* _TASK PROMPT_
Quote every line below exactly as it reads.

● ● ● ● ● ● ●

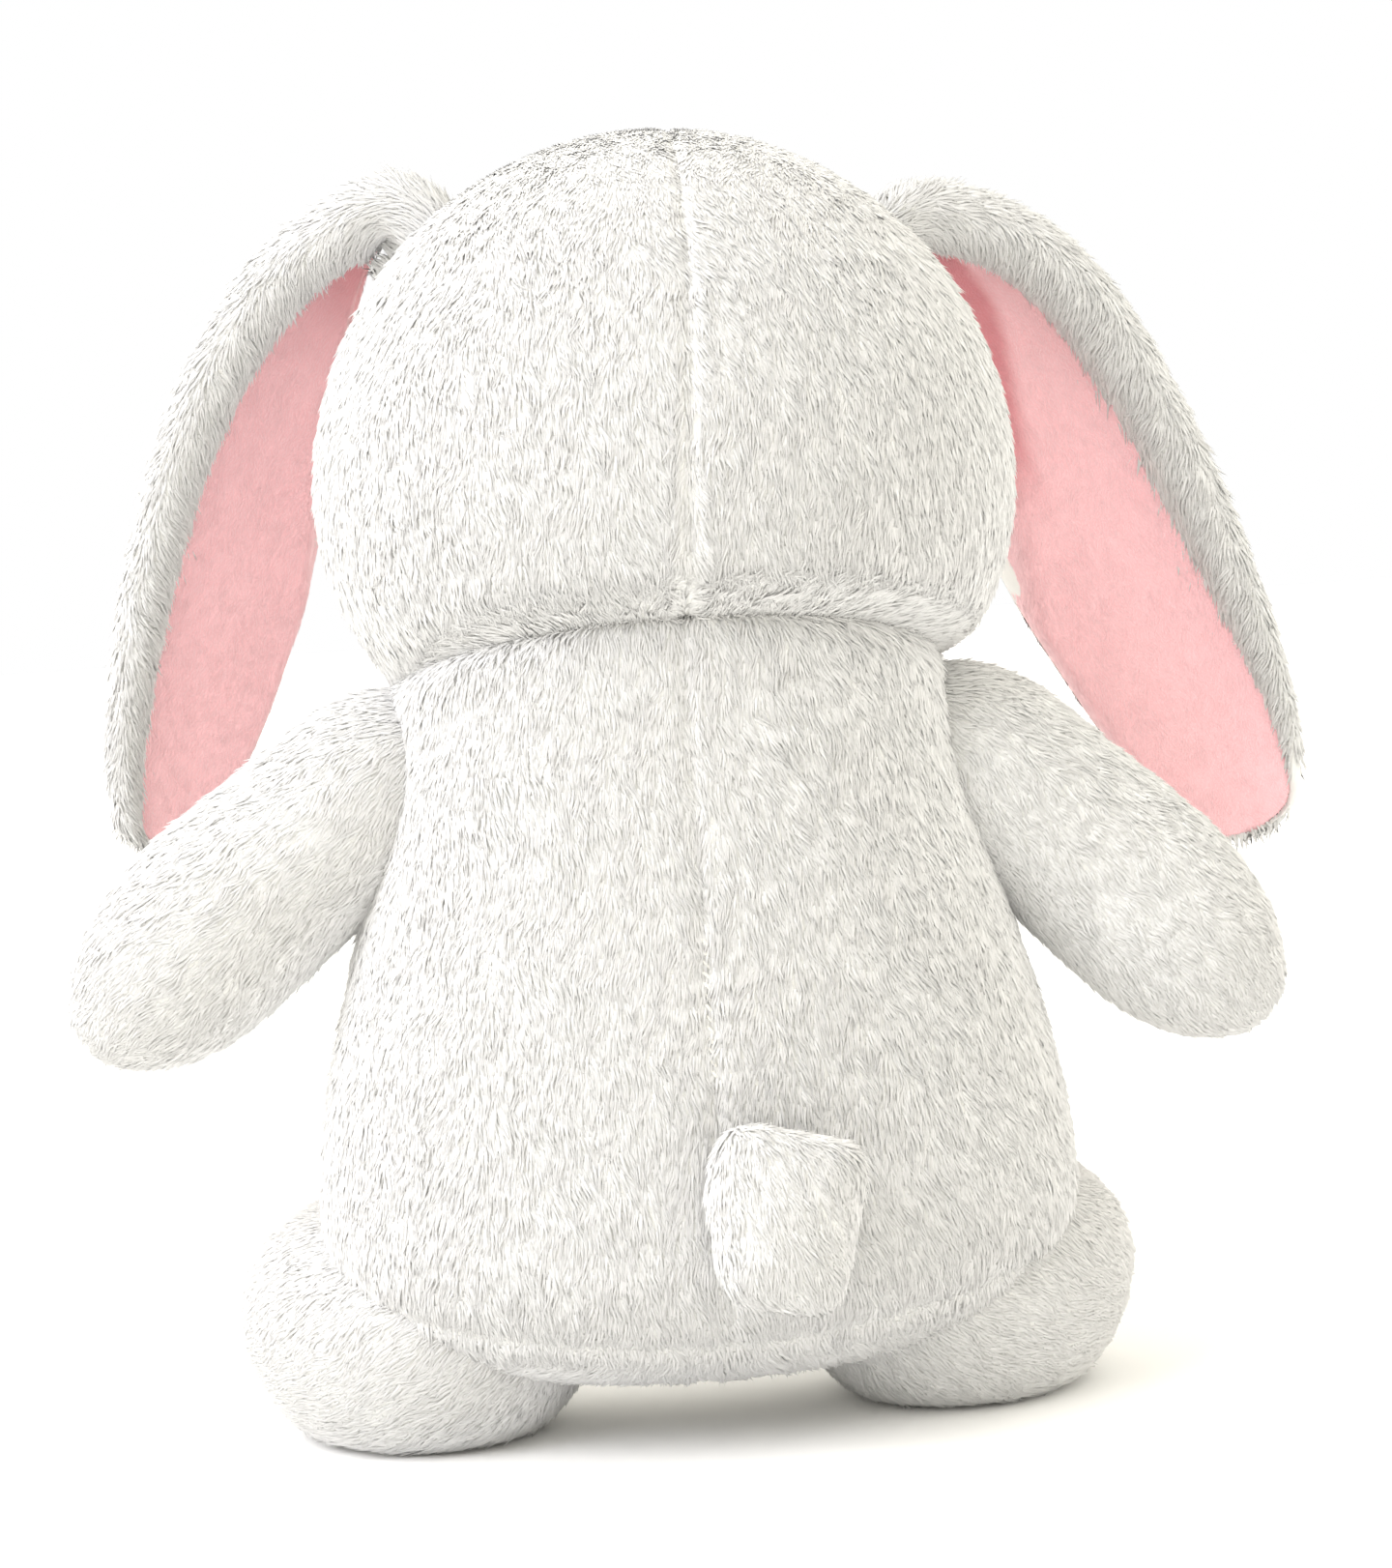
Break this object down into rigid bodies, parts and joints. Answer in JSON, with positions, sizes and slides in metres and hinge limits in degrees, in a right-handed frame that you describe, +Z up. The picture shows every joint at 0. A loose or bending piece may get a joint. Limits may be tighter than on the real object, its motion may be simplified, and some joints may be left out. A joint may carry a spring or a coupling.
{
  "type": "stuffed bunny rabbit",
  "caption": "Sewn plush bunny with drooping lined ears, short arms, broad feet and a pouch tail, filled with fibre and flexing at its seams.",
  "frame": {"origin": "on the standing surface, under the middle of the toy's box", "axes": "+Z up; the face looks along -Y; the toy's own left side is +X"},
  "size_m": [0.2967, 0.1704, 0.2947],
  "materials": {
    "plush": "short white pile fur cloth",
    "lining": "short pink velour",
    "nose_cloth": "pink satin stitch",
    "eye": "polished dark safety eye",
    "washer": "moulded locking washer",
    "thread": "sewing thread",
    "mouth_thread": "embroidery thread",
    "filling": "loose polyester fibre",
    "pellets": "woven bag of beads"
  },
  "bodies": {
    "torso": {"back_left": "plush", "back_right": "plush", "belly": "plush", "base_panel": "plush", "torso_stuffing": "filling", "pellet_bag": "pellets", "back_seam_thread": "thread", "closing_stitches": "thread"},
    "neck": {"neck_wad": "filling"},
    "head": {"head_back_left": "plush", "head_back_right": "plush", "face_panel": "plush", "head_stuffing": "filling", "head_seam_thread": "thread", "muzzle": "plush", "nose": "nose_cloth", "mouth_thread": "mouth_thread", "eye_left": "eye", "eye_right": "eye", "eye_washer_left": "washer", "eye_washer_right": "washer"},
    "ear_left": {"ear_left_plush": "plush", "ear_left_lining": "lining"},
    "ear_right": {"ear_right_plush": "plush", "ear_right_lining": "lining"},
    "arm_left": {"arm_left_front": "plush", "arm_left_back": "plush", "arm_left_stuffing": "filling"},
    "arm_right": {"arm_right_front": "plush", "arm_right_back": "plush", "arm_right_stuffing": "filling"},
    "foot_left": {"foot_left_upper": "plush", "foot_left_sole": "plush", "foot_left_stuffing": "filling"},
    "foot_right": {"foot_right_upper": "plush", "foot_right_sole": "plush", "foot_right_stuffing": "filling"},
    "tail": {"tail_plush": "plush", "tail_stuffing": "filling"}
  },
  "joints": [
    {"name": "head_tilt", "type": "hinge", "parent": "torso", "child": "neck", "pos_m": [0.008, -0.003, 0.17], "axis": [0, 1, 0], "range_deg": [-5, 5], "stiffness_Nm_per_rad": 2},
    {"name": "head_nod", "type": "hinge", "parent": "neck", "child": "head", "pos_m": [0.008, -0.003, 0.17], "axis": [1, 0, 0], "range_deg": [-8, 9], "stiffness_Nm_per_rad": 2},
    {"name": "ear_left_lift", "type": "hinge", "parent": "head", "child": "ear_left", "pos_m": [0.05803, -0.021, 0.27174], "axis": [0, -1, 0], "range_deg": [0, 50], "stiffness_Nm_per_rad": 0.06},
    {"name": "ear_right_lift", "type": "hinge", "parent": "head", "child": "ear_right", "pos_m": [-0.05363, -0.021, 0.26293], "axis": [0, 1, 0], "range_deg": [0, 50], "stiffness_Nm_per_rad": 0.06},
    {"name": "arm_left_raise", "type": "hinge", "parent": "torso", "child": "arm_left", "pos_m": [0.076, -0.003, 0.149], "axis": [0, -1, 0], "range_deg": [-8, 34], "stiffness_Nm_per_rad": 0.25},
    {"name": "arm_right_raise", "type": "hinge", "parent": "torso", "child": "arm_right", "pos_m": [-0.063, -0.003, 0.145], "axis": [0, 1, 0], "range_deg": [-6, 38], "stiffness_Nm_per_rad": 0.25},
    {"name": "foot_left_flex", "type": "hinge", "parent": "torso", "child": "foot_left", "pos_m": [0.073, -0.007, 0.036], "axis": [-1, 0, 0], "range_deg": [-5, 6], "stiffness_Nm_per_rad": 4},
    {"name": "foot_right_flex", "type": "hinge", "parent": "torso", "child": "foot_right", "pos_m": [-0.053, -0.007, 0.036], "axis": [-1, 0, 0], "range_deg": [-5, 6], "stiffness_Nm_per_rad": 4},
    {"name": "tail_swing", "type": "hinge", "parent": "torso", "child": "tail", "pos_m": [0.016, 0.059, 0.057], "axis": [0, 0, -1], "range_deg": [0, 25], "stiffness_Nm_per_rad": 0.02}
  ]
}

● ● ● ● ● ● ●

* _WRITTEN RESPONSE_
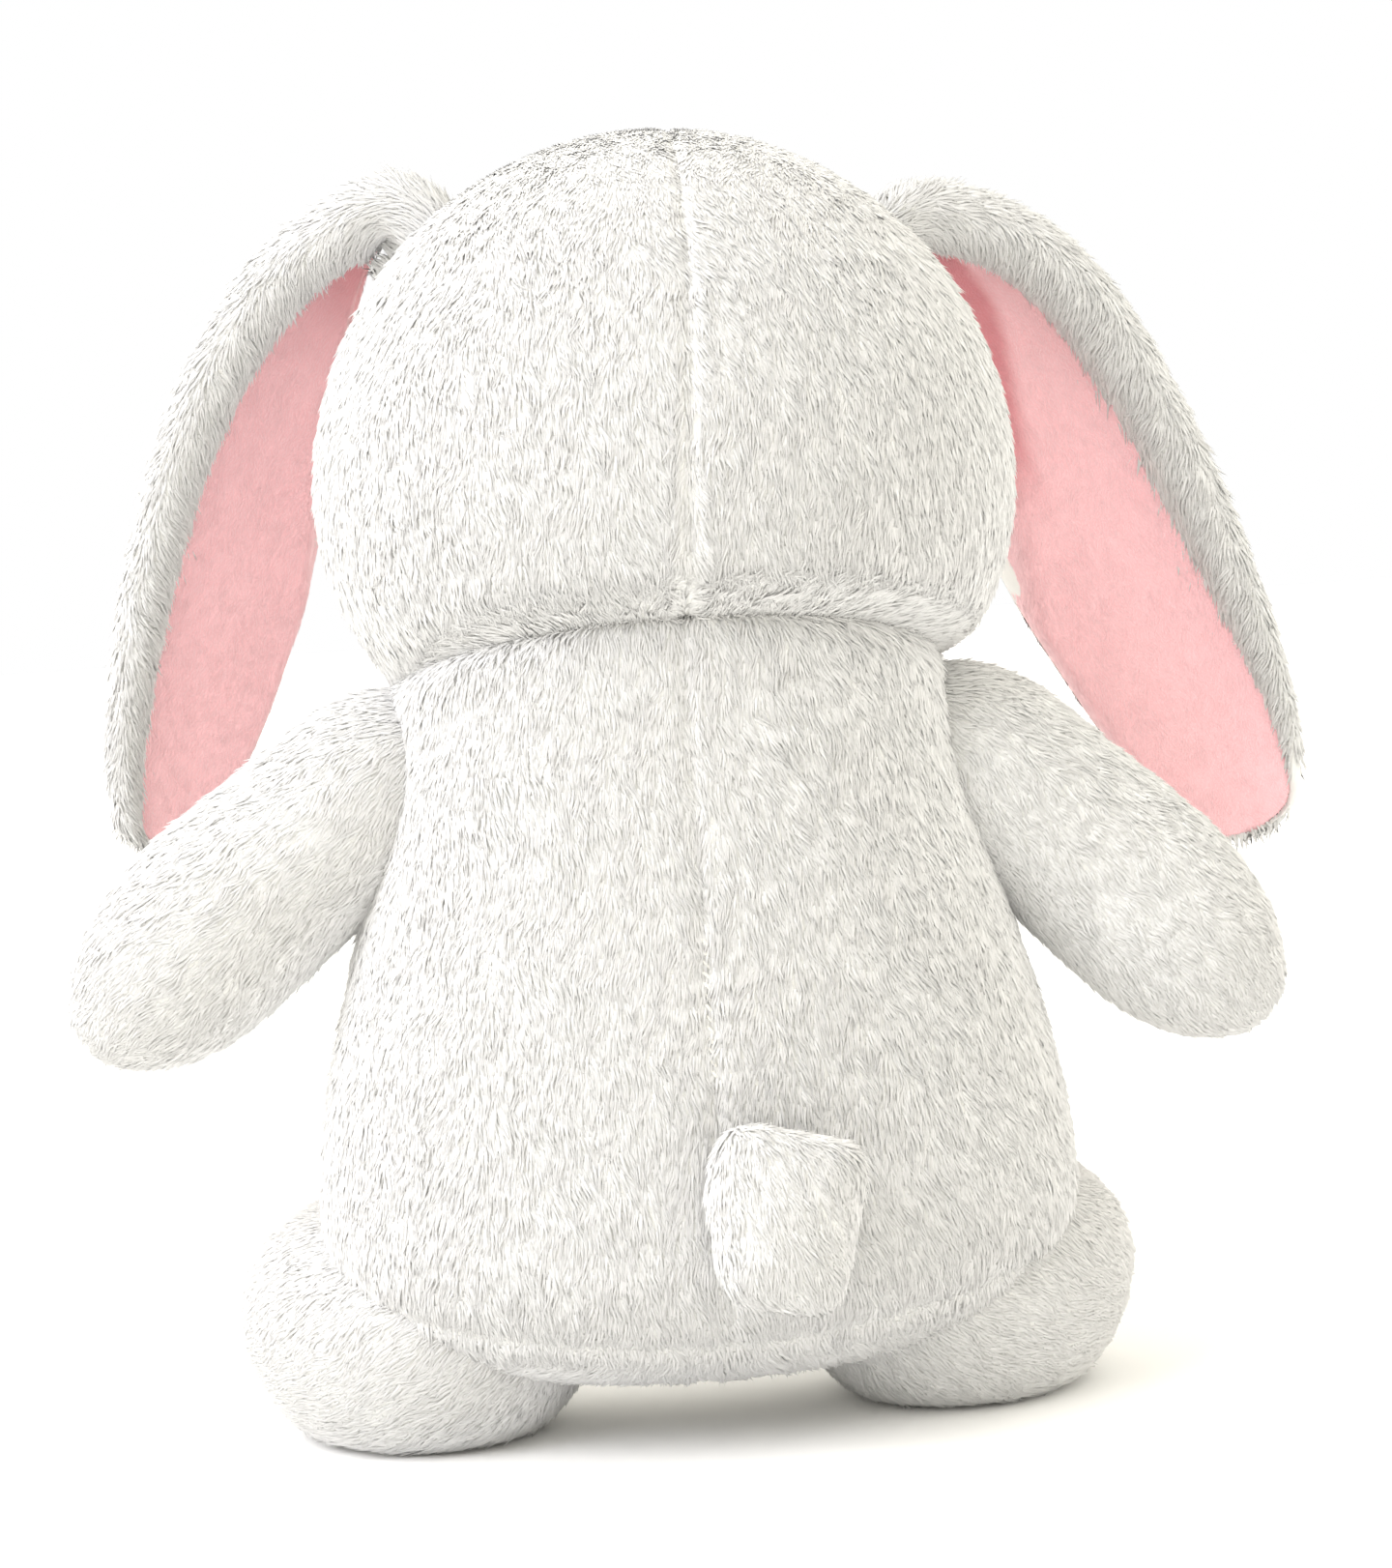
Break this object down into rigid bodies, parts and joints. Answer in JSON, with positions, sizes and slides in metres and hinge limits in degrees, in a right-handed frame that you describe, +Z up. The picture shows every joint at 0. A loose or bending piece may get a joint. Limits may be tighter than on the real object, its motion may be simplified, and some joints may be left out. A joint may carry a spring or a coupling.
{
  "type": "stuffed bunny rabbit",
  "caption": "Sewn plush bunny with drooping lined ears, short arms, broad feet and a pouch tail, filled with fibre and flexing at its seams.",
  "frame": {"origin": "on the standing surface, under the middle of the toy's box", "axes": "+Z up; the face looks along -Y; the toy's own left side is +X"},
  "size_m": [0.2967, 0.1704, 0.2947],
  "materials": {
    "plush": "short white pile fur cloth",
    "lining": "short pink velour",
    "nose_cloth": "pink satin stitch",
    "eye": "polished dark safety eye",
    "washer": "moulded locking washer",
    "thread": "sewing thread",
    "mouth_thread": "embroidery thread",
    "filling": "loose polyester fibre",
    "pellets": "woven bag of beads"
  },
  "bodies": {
    "torso": {"back_left": "plush", "back_right": "plush", "belly": "plush", "base_panel": "plush", "torso_stuffing": "filling", "pellet_bag": "pellets", "back_seam_thread": "thread", "closing_stitches": "thread"},
    "neck": {"neck_wad": "filling"},
    "head": {"head_back_left": "plush", "head_back_right": "plush", "face_panel": "plush", "head_stuffing": "filling", "head_seam_thread": "thread", "muzzle": "plush", "nose": "nose_cloth", "mouth_thread": "mouth_thread", "eye_left": "eye", "eye_right": "eye", "eye_washer_left": "washer", "eye_washer_right": "washer"},
    "ear_left": {"ear_left_plush": "plush", "ear_left_lining": "lining"},
    "ear_right": {"ear_right_plush": "plush", "ear_right_lining": "lining"},
    "arm_left": {"arm_left_front": "plush", "arm_left_back": "plush", "arm_left_stuffing": "filling"},
    "arm_right": {"arm_right_front": "plush", "arm_right_back": "plush", "arm_right_stuffing": "filling"},
    "foot_left": {"foot_left_upper": "plush", "foot_left_sole": "plush", "foot_left_stuffing": "filling"},
    "foot_right": {"foot_right_upper": "plush", "foot_right_sole": "plush", "foot_right_stuffing": "filling"},
    "tail": {"tail_plush": "plush", "tail_stuffing": "filling"}
  },
  "joints": [
    {"name": "head_tilt", "type": "hinge", "parent": "torso", "child": "neck", "pos_m": [0.008, -0.003, 0.17], "axis": [0, 1, 0], "range_deg": [-5, 5], "stiffness_Nm_per_rad": 2},
    {"name": "head_nod", "type": "hinge", "parent": "neck", "child": "head", "pos_m": [0.008, -0.003, 0.17], "axis": [1, 0, 0], "range_deg": [-8, 9], "stiffness_Nm_per_rad": 2},
    {"name": "ear_left_lift", "type": "hinge", "parent": "head", "child": "ear_left", "pos_m": [0.05803, -0.021, 0.27174], "axis": [0, -1, 0], "range_deg": [0, 50], "stiffness_Nm_per_rad": 0.06},
    {"name": "ear_right_lift", "type": "hinge", "parent": "head", "child": "ear_right", "pos_m": [-0.05363, -0.021, 0.26293], "axis": [0, 1, 0], "range_deg": [0, 50], "stiffness_Nm_per_rad": 0.06},
    {"name": "arm_left_raise", "type": "hinge", "parent": "torso", "child": "arm_left", "pos_m": [0.076, -0.003, 0.149], "axis": [0, -1, 0], "range_deg": [-8, 34], "stiffness_Nm_per_rad": 0.25},
    {"name": "arm_right_raise", "type": "hinge", "parent": "torso", "child": "arm_right", "pos_m": [-0.063, -0.003, 0.145], "axis": [0, 1, 0], "range_deg": [-6, 38], "stiffness_Nm_per_rad": 0.25},
    {"name": "foot_left_flex", "type": "hinge", "parent": "torso", "child": "foot_left", "pos_m": [0.073, -0.007, 0.036], "axis": [-1, 0, 0], "range_deg": [-5, 6], "stiffness_Nm_per_rad": 4},
    {"name": "foot_right_flex", "type": "hinge", "parent": "torso", "child": "foot_right", "pos_m": [-0.053, -0.007, 0.036], "axis": [-1, 0, 0], "range_deg": [-5, 6], "stiffness_Nm_per_rad": 4},
    {"name": "tail_swing", "type": "hinge", "parent": "torso", "child": "tail", "pos_m": [0.016, 0.059, 0.057], "axis": [0, 0, -1], "range_deg": [0, 25], "stiffness_Nm_per_rad": 0.02}
  ]
}